I've been thinking about this for a while, but somehow never came across any similar ideas anywhere, anybody got references (or comments) ?
slibhb
a month ago
This has little to do with education.
It's just political polarization. Conservatives (of a certain variety) in the US are polarized against the establishment (the media, science, colleges, etc), and this is the result. Better education might save some of them, but not many. The smarter ones retain the same core beliefs without the abject silliness.
pj_mukh
a month ago
Then why is the problem worst among Boomers [1]?
Alternate Theory:
This is purely the result of "too much news". Breathless coverage of every little detail means every little mis-step blows up to infinity, quickly eroding trust.
The 24hr + internet news cycle is basically a reaction maximization optimization machine with a dt ~ 0. Fox News walked so Facebook could run and now Twitter is sprinting. Insert long form podcasts in the mix for a constant hum of algorithmic misinformation and this result is inevitable.
tl;dr: more people need to go out and touch some grass.
[1]: https://www.ncbi.nlm.nih.gov/pmc/articles/PMC7505057/#:~:tex....
raxxorraxor
a month ago
Another factor is that lies or misrepresentations have been thoroughly normalized. Almost all media products have a spin in some way, objectivity even became a bad word in modern "journalism". I think this is an example of education not working correctly.
Readers only have superficial means to reward or punish journalism, which is much more focused on getting attention and clicks these days. Advertising always has been their main income, but the economy thoroughly changed in recent years.
All these issues undermine trust and in the end more arcane conspiracy theories serve as an explanation, why we read so much shit left and right.
lamontcg
a month ago
> That is what you get when you stop funding general education...
These people are likely predominantly over 50 and were in high school in the 60s/70s/80s.
They've just been deliberately choosing to stew themselves for the past decade or three in right wing and fringe media.
GaryNumanVevo
a month ago
conspiracy isn't arrived at via some logical process. the outcome is decided and the steps to get there are hallucinated. it's all post-hoc rationalization.
the_gorilla
a month ago
> That is what you get when you stop funding general education because you think people should pay for it themselves. People lose the ability to separate fact from fiction, lack the ability for critical thinking.
On the other hand, this sounds like something you just made up and decided to connect to the current topic. Is this fact or fiction?
gjsman-1000
a month ago
I actually disagree.
This is what you get when scandal after scandal happens to public institutions. People go flat earth most often, not because of the "science," but because they do not trust the government for honesty.

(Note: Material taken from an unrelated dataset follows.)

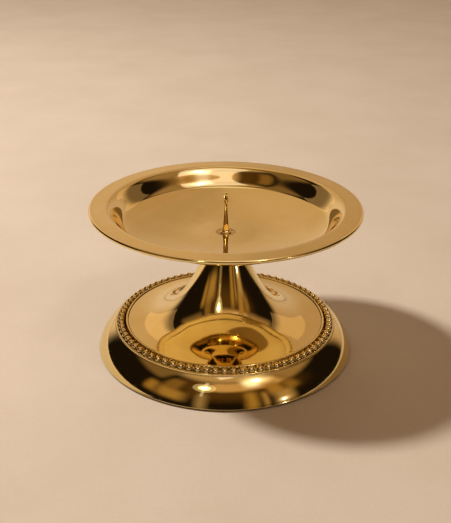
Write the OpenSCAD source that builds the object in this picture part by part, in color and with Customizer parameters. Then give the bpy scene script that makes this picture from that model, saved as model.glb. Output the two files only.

This also happens whenever there is an apparent "win" even if it isn't quite so. For example, when a judge last week ordered federal Fluoride standards to be re-examined. It doesn't need to be a total vindication of the conspiracy theorists, for trust to be substantially damaged. Same for the Iraq war, with "weapons of mass destruction" - imagine if your child died from that lie. Repeat this every year, in multiple institutions, for 20+ years straight; and yes, observant people might well think that everything the government has ever said is a hoax. It's not about the science, or their ability to track truth from falsehood, but their reactionary hate of anything the institutions say.